As the regular season has come to a close and the Major League Baseball Playoffs are upon us, it's tough to imagine a team from the National League not winning the World Series this October. 'Imagine', being the key word of course.

   Many a fan knows the playoffs rarely stick to the script, said script being the picks of the experts. How many experts saw the 1988 Kirk Gibson-led Dodgers upsetting the 'Bash Brothers' Oakland A's of Mark McGwire and Jose Canseco? Or the 2004 Boston Red Sox winning their first Worlds Series in 86 years? Let alone they way in which they won it. Lest we forget the '69 Miracle Mets, a team the current crop of Metropolitans is being compared to, who upset the mighty Baltimore Orioles.  

   If the ten teams that are most likely going to the playoffs were ranked one to ten, it probably wouldn't surprise most fans to see four out of the top five from the National League. The Toronto Blue Jays, the top American League team at the moment, would be fourth at best. Many would put them fifth.

   It's difficult to remember a year in which the deck seemed as stacked in favor of one league heading into the playoffs as it appears to be this year. The great Yankee teams of the late 90's were favored to win the World Series almost every year during their dynastic run, but the leagues were fairly evenly matched. So much so the Yankees were given all they could handle in beating the Mets four games to one in the 2000 Subway Series, which was a lot closer than the final tally of games makes it appear to have been.

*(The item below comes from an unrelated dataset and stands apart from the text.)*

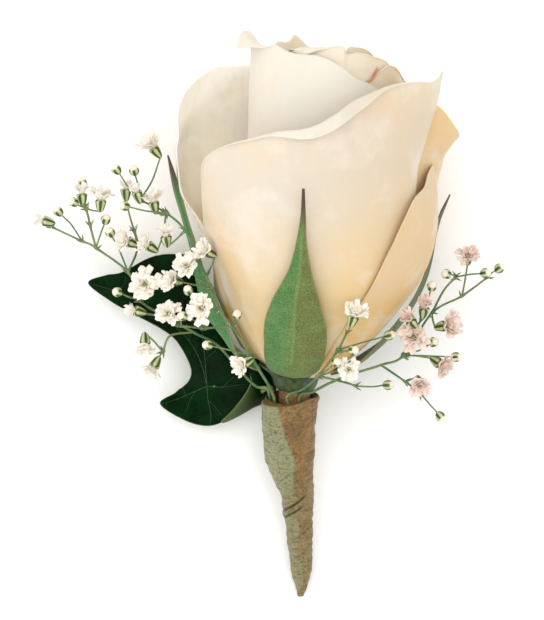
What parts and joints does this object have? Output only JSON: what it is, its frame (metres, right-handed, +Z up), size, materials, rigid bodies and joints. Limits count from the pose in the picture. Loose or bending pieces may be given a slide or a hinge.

In addition, who can forget the Arizona Diamondbacks, behind the greatness of Curt Schilling and Randy Johnson, along with a flare from Luis Gonzalez, taking the Yankees down in seven in the 2001 Fall Classic?

   The National League is loaded this year. The NL Central, which is sending three teams to the playoffs, has arguably the three best teams in baseball. Both the Pirates and the Cubs, in second and third place respectively, would be in first place in each of the other five divisions.

   The Mets throw four young fire-balling studs from the hill, backed by Yoenis Cespadas, who has ignited the Met lineup and is arguably the MVP of the National League. All the Dodgers have is one of the greatest one-two punches to anchor a pitching staff in years with Zack Greinke and Clayton Kershaw.

  The American League has some very good teams, but none of them appear to stack up to any of the National League teams.

   Since it's starting to look like a fait accompli that a team from the National League will win the World Series, clearly the second wild card from the American League will end up on top by the end of October.